Walking is one of the easiest ways for a sedentary person to become more physically active. It can be performed at any time, in a variety of environments, and is extremely cost-effective. Talk to your doctor of chiropractic about setting up an exercise plan that includes walking along with other types of activities to help improve your overall fitness level.

Duncan GE, Anton SD, Sydeman SJ, et al. Prescribing exercise at varied levels of intensity and frequency. A randomized trial. Archives of Internal Medicine, Nov. 14, 2005;165:2362-2369.


Lower Your Blood Pressure With Low-Fat Dairy Products

A person's diet is directly tied in to that person's chances of developing hypertension. Previous studies have shown that diets that contain high amounts of fruits and vegetables and low amounts of fat can be effective in lowering blood pressure. However, there is little research regarding the consumption of low-fat dairy products and their effect on hypertension. A new study suggests that people who eat high amounts of low-fat dairy products are much less likely to develop high blood pressure than people who eat low amounts of those products.

In this study, more than 5,800 adults completed a series of food questionnaires, which tracked their intake of dairy products and other foods over 27 months. Participants also reported any incidence of being diagnosed with hypertension between the start of the study and their last questionnaire.

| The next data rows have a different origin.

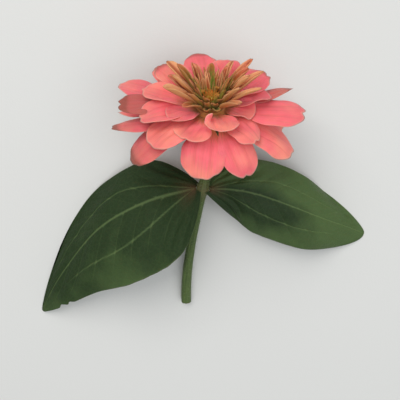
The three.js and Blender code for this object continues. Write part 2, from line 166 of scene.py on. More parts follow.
# Petals that turn brown, by row and ray: all over where it is 1, only at the tip where it is less.
WILTED = {
    (0, 8): 0.73, (0, 9): 0.75, (1, 3): 0.9, (1, 6): 0.45, (1, 8): 1, (2, 4): 0.35, (2, 6): 0.45,
    (2, 7): 0.5,
}

# Rows of young, rolled rays round the disc, in the same terms, evenly spaced from the row's turn.
YOUNG_ROWS = (
    {
        "count": 13, "turn": 8, "radius": 5.6, "height": 19.1, "length": 22, "width": 6,
        "rise": (44, 28), "arch": 98,
    },
    {
        "count": 11, "turn": 24, "radius": 5.3, "height": 19.6, "length": 18, "width": 5,
        "rise": (58, 47), "arch": 104,
    },
    {
        "count": 9, "turn": 3, "radius": 4.9, "height": 20.2, "length": 11, "width": 3.2,
        "rise": (80, 73), "arch": 108,
    },
)
# The youngest rays, still thin strands, which stand between the others and the disc.
STRANDS = {
    "count": 46, "radius": 4.3, "height": 19.9, "length": 13, "width": 2.2, "rise": (70, 60),
    "arch": 75,
}
# The strands' number among the rows, how far their feet are scattered, in millimetres, and their
# thickness as a share of a young ray's.
STRAND_ROW = 11
STRAND_SCATTER = 0.7
STRAND_THICKNESS = 0.8
# Azimuth, spread and share of length lost: the young rays are shorter on these two sides.
SHORTENED = ((-92, 40, 0.72), (88, 48, 0.2))
# A shorter young ray is also narrower and flatter: the share of its width and of its arch that it
# keeps anyway, and the share that goes with its length. For its material it counts as younger, by
# this many rows for its whole length. A strand's youth is partly fixed and partly a draw's.
KEPT = {"width": (0.4, 0.58), "arch": (0.4, 0.45)}
YOUTH = 2.4
STRAND_YOUTH = (0.55, 0.45)
# The outermost young rays are broader, flatter and a little shorter round this azimuth, over this
# spread: the shares of their width gained and of their arch and length lost.
PLUMP = {"azimuth": 176, "spread": 38, "width": 0.55, "arch": 0.25, "length": 0.08}

# How much neighbouring rays differ by chance: in degrees, in shares of their size and, for the
# wave of their edges, in millimetres. A ray's foot has only a share of its difference in rise.
CHANCE = {"azimuth": 3, "length": 0.05, "width": 0.025, "rise": 5, "twist": 9, "wave": 0.9}
YOUNG_CHANCE = {"azimuth": 5, "length": 0.14, "width": 0.2, "rise": 7, "twist": 14, "wave": 0.3}
STRAND_CHANCE = {"azimuth": 8, "length": 0.3, "width": 0.35, "rise": 17, "twist": 30, "wave": 0.3}
FOOT_SHARE = 0.3

# A ray's outline, in shares of its width or length: the breadth of its foot, the length over which
# it widens, how much it tapers, how far the tip's corners are rounded off, and the depth and half
# breadth of the nick in its tip.
RAY_OUTLINE = {
    "foot": 0.2, "spread": 0.55, "taper": 0, "round": 0.3, "nick": 0.028, "breadth": 0.121,
}
YOUNG_OUTLINE = {
    "foot": 0.38, "spread": 0.35, "taper": 0.35, "round": 0.24, "nick": 0.02, "breadth": 0.165,
}
# The nick's depth as shares of the outline's, one fixed and one by chance, how far it may lie from
# the midline, how far from it the second one lies and how deep and broad that is, and the depth,
# the closeness and the chance shift of the scallops.
NICKS = {
    "fixed": 0.8, "chance": 0.7, "aside": 0.16, "apart": 0.5, "second": 0.45, "narrow": 0.13,
    "scallop": 0.007, "scallops": 9, "shift": 3,
}
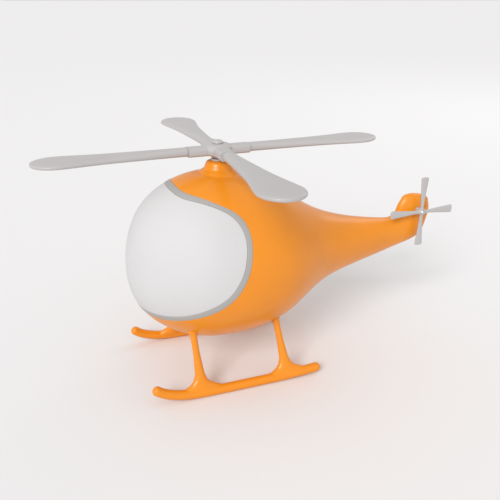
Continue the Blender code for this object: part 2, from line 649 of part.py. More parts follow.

Patients who consumed the highest levels of low-fat dairy products were 54 percent less likely to develop hypertension over the course of the study compared to people who consumed the lowest amount of dairy products. This effect remained in place even after the authors screened out other factors linked to high blood pressure, such as body weight, activity levels and smoking.

Low-fat dairy products include skim milk and reduced-fat milk, reduced-fat cheeses, and some types of yogurt. If you already consume large amounts of dairy products, consider switching to low-fat or non-fat alternatives. In addition, talk to your doctor of chiropractic about other ways to reduce your blood pressure.

Alonso A, Buenza JJ, Delgado-Rodriguez M, et al. Low-fat dairy consumption and reduced risk of hypertension: the Seguimiento Universidad de Navarra (SUN) cohort. American Journal of Clinical Nutrition, November 2005;82:872-879.